• [Direction]:
Show each line of the data below that has the string "json" in it.

• [Data shown]:
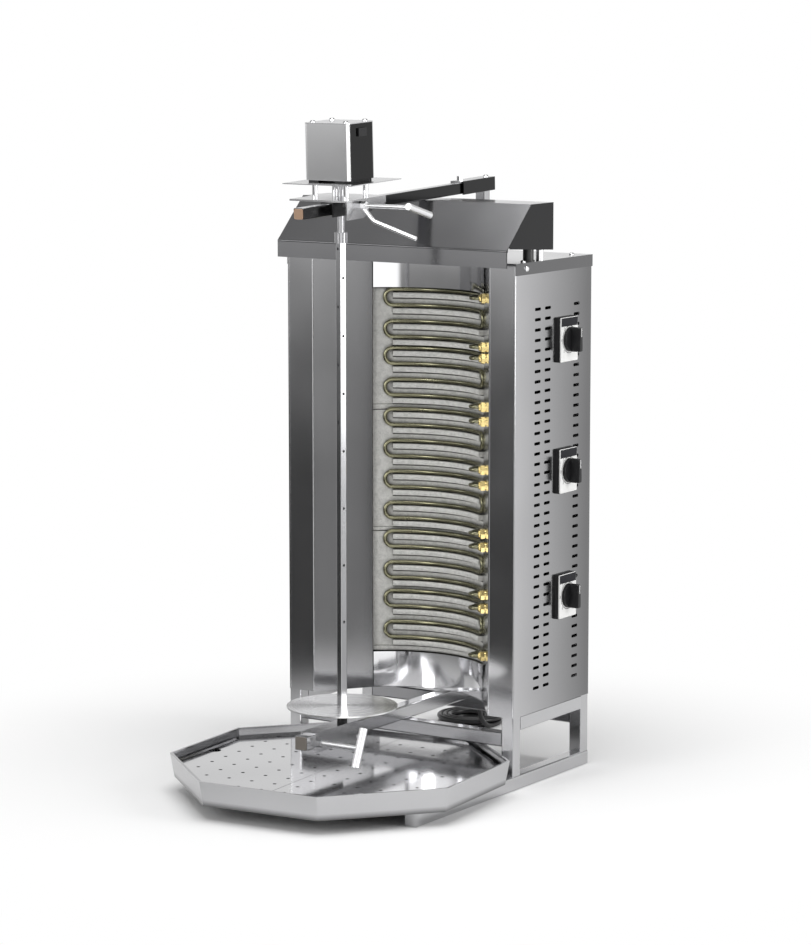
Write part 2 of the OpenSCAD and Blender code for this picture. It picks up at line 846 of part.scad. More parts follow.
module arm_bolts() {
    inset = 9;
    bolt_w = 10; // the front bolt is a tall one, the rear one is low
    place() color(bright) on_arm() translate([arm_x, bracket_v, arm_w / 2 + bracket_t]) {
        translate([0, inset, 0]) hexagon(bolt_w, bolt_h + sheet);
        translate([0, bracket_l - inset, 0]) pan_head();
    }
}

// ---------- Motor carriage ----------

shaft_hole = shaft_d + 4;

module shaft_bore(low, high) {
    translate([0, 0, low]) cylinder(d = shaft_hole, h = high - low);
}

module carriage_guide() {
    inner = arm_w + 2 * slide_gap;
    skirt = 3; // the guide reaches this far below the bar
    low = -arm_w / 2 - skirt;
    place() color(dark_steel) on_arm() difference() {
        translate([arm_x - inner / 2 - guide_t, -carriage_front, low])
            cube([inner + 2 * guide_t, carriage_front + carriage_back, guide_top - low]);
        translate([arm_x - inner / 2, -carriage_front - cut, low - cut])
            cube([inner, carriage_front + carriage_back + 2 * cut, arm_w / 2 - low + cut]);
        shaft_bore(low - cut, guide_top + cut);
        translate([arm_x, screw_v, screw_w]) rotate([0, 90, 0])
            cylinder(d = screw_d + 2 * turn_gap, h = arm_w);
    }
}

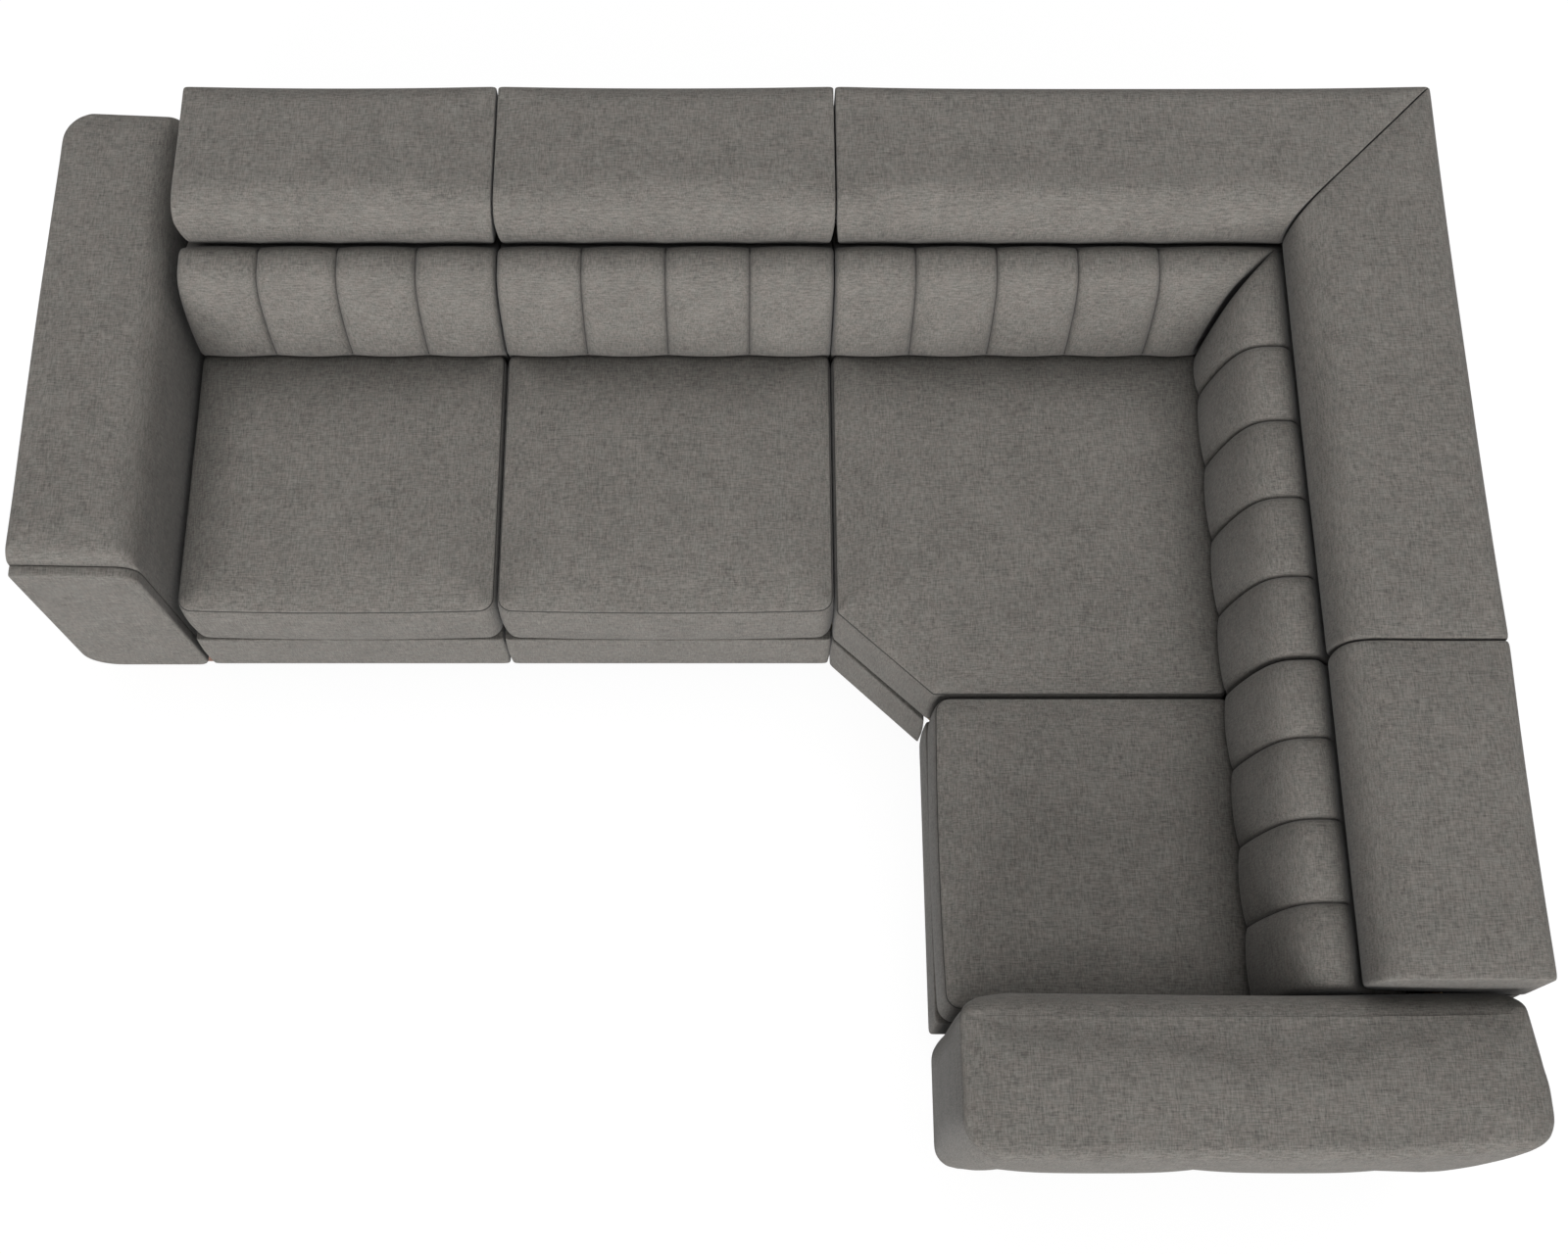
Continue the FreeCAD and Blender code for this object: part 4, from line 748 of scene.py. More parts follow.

--

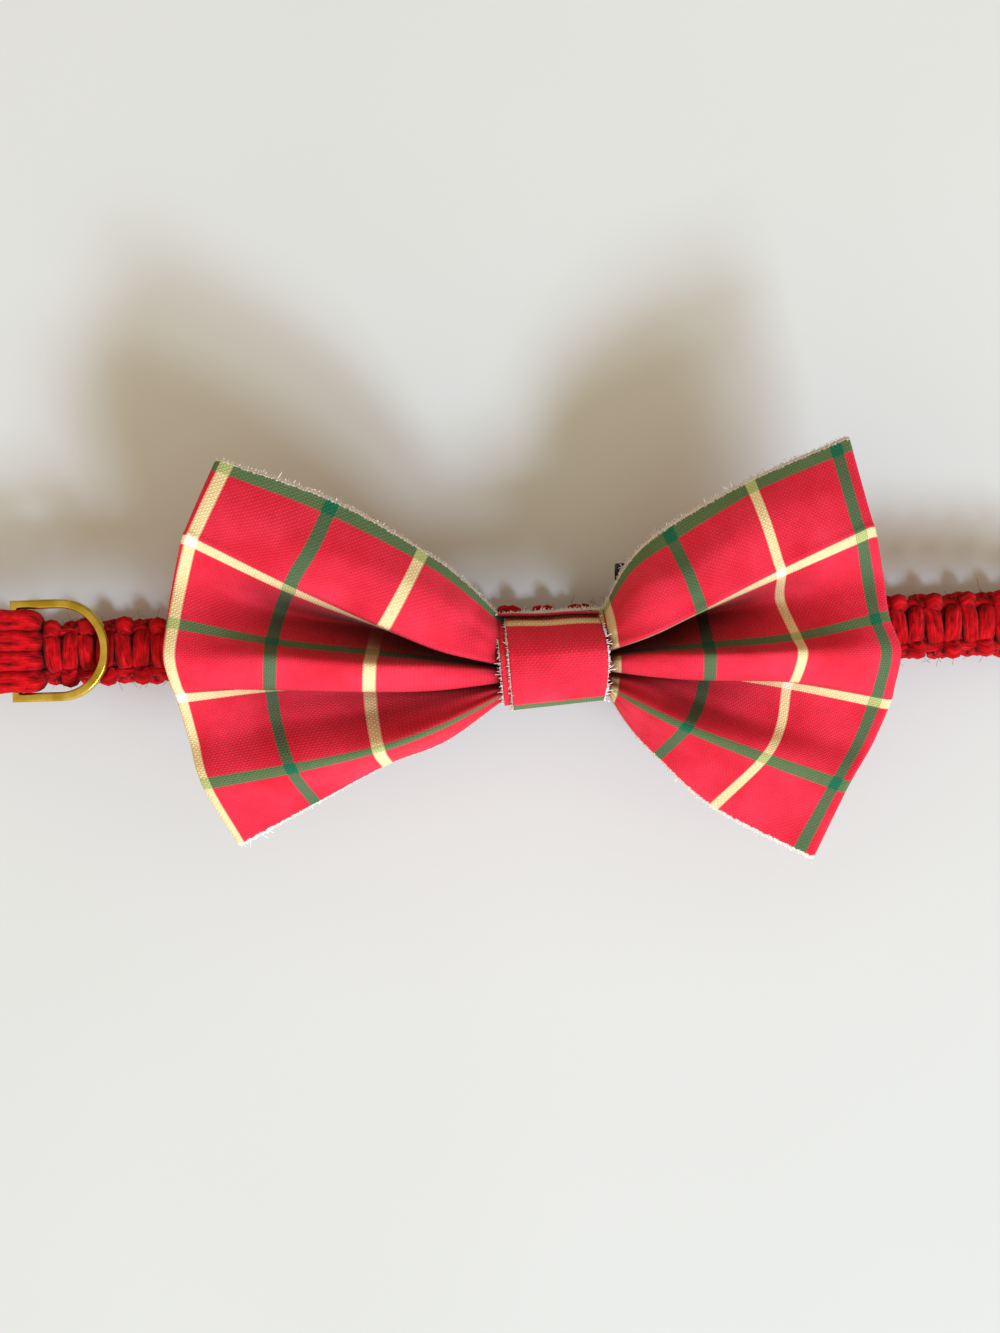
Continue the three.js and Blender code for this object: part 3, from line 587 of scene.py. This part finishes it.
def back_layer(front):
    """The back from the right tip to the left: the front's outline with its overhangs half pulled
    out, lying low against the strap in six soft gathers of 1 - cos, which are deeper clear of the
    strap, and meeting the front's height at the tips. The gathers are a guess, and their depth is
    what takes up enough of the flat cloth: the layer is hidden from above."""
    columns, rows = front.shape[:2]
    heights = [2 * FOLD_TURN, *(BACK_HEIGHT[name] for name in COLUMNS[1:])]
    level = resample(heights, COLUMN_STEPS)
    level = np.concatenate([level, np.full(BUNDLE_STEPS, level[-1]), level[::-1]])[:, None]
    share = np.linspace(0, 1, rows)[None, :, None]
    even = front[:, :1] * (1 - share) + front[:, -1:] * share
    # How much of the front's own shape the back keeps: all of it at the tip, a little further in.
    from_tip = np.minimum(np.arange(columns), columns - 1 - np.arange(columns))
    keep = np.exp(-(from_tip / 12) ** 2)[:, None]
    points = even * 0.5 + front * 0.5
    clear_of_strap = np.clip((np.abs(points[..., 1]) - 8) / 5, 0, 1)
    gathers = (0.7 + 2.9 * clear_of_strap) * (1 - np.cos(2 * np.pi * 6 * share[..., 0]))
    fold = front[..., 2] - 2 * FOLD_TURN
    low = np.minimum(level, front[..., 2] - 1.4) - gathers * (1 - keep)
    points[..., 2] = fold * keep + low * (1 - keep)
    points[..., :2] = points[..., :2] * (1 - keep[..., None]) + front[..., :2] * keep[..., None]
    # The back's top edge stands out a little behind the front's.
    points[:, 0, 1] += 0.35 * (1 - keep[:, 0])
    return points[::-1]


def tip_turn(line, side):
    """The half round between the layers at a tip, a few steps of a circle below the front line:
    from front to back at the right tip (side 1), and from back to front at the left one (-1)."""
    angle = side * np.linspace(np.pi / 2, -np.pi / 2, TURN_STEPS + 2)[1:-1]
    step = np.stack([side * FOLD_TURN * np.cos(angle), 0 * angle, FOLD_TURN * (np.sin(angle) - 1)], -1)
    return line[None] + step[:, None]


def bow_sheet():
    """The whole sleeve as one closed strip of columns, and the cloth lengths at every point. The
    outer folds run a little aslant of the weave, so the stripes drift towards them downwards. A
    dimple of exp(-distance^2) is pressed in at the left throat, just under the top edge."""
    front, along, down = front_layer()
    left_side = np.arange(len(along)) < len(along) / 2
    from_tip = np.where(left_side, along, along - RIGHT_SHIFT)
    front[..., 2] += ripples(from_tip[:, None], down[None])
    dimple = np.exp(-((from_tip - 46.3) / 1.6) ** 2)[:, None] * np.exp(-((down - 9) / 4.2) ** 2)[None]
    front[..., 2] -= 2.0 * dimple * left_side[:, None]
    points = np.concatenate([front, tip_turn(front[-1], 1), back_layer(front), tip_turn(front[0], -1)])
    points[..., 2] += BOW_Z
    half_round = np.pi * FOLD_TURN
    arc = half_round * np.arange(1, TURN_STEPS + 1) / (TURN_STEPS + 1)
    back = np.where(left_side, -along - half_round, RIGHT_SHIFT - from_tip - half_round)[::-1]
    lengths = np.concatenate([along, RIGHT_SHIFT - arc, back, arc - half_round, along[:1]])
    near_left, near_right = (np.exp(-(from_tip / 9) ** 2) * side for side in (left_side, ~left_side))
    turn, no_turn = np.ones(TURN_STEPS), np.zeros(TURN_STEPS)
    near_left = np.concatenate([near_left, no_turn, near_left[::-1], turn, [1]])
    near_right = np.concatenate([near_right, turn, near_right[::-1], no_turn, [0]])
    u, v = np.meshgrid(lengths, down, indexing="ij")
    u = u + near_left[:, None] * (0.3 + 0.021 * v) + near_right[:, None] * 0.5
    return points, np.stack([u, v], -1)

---

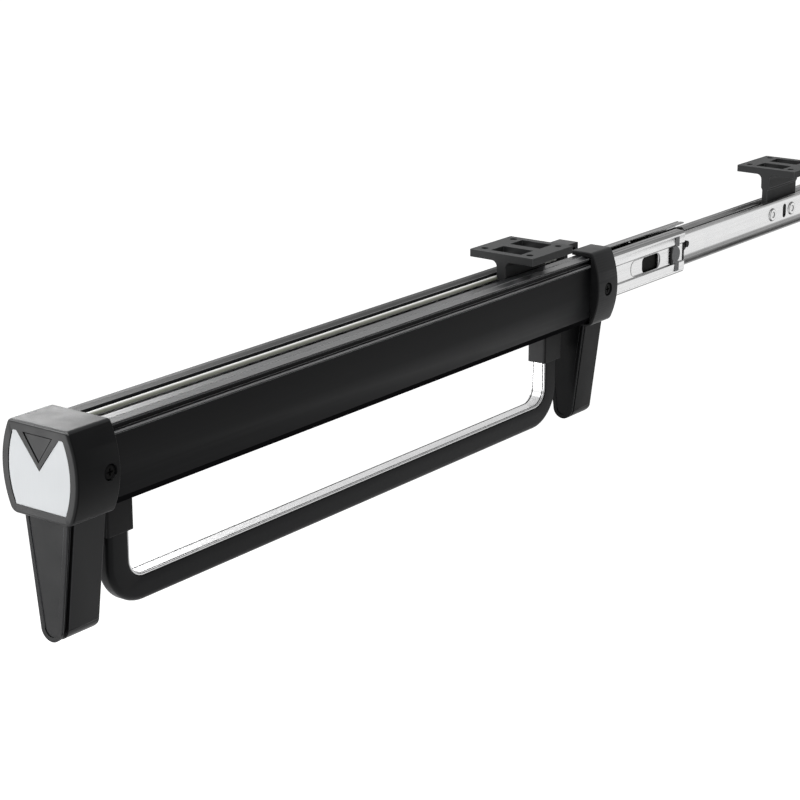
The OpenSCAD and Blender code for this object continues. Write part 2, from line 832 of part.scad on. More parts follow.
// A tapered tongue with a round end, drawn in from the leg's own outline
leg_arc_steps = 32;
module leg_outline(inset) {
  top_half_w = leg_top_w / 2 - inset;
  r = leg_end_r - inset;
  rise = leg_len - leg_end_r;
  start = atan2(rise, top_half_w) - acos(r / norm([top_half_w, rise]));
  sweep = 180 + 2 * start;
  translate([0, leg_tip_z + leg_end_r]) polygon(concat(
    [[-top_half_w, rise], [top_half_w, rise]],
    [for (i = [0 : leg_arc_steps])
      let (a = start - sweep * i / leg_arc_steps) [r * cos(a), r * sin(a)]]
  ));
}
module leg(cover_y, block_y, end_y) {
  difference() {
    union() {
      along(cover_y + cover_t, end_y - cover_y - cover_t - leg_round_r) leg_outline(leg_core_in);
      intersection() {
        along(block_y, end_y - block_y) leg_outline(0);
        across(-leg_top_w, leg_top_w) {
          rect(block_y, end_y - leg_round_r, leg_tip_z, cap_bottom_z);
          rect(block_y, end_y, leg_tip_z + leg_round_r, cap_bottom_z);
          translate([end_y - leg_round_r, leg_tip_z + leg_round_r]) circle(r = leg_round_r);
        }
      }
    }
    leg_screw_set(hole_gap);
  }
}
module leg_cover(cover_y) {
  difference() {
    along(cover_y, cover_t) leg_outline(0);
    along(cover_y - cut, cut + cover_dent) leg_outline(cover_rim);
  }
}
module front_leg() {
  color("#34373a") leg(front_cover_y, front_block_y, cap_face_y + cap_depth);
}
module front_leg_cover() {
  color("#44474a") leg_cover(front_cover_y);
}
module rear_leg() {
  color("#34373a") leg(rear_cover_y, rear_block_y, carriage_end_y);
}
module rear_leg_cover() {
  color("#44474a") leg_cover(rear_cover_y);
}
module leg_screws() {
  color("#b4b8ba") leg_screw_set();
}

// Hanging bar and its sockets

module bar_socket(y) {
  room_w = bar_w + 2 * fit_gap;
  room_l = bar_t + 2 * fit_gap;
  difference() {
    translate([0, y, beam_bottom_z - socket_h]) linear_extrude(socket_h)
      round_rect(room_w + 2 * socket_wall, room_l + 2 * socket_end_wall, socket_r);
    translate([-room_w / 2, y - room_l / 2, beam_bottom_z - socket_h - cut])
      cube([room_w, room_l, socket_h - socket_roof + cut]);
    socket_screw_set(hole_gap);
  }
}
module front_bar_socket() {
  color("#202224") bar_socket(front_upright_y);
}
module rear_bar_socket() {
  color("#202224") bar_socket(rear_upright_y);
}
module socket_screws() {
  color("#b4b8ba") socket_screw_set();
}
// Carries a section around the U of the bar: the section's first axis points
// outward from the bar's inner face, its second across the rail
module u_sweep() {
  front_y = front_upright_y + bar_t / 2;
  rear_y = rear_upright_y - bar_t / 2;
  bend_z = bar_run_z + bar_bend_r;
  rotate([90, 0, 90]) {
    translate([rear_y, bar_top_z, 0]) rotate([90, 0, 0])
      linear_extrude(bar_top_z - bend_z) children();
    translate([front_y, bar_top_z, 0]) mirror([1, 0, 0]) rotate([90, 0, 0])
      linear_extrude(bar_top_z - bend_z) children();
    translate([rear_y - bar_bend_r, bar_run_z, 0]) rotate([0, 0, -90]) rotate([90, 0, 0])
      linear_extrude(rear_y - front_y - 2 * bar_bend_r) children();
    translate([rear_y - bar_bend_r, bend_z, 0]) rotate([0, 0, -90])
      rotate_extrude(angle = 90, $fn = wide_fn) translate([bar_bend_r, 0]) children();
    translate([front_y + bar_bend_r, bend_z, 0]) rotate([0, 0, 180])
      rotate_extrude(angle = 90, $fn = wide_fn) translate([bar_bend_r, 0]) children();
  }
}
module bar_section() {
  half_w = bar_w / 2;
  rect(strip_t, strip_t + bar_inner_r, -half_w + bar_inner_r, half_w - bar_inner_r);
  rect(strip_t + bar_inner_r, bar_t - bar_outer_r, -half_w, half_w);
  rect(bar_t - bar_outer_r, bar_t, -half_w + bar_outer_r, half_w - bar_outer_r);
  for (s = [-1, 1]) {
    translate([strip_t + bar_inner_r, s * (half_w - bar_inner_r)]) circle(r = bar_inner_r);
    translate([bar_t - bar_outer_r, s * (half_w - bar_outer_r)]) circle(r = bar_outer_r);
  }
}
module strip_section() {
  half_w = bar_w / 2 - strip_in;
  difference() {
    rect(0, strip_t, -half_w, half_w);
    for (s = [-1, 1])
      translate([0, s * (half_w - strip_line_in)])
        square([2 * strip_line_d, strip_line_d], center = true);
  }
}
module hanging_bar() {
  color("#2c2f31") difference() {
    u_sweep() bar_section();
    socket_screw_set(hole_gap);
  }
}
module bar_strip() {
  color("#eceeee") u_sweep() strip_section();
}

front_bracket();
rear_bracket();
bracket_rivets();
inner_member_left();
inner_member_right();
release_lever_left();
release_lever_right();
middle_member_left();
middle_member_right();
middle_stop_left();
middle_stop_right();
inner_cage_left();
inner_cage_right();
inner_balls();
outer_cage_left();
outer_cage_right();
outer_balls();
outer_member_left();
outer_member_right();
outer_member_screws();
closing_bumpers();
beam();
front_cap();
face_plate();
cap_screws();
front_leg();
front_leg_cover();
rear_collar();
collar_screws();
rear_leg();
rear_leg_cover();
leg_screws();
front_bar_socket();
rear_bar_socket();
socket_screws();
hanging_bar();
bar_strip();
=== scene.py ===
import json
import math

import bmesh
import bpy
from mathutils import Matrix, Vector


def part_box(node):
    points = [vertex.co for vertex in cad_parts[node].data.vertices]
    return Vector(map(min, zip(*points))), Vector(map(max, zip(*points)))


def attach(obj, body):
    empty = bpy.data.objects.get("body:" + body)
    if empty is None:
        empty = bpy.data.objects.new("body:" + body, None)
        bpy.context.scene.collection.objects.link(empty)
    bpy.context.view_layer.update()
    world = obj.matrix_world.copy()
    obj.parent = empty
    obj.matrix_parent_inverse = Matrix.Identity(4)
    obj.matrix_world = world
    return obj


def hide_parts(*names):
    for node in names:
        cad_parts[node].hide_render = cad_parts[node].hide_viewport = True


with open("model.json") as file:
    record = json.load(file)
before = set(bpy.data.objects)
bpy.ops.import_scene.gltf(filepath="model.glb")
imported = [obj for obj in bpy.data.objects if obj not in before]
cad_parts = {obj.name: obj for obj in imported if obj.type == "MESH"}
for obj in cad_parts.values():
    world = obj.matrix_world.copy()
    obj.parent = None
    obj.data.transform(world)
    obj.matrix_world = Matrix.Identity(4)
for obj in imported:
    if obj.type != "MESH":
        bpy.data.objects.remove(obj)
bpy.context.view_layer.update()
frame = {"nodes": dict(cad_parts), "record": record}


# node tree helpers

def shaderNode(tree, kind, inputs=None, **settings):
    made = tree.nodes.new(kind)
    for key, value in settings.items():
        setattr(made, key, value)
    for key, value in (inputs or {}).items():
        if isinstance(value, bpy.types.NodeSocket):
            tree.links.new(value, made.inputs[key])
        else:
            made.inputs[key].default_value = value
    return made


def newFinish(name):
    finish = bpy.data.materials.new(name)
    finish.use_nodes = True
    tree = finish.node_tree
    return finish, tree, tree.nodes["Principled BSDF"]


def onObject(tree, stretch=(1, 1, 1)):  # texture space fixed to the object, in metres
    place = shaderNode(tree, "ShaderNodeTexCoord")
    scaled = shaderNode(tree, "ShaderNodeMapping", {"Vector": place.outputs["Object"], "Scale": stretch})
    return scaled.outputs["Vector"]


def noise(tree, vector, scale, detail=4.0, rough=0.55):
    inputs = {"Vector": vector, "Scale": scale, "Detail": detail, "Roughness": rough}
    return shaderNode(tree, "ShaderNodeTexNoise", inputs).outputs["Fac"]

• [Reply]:
import json
with open("model.json") as file:
    record = json.load(file)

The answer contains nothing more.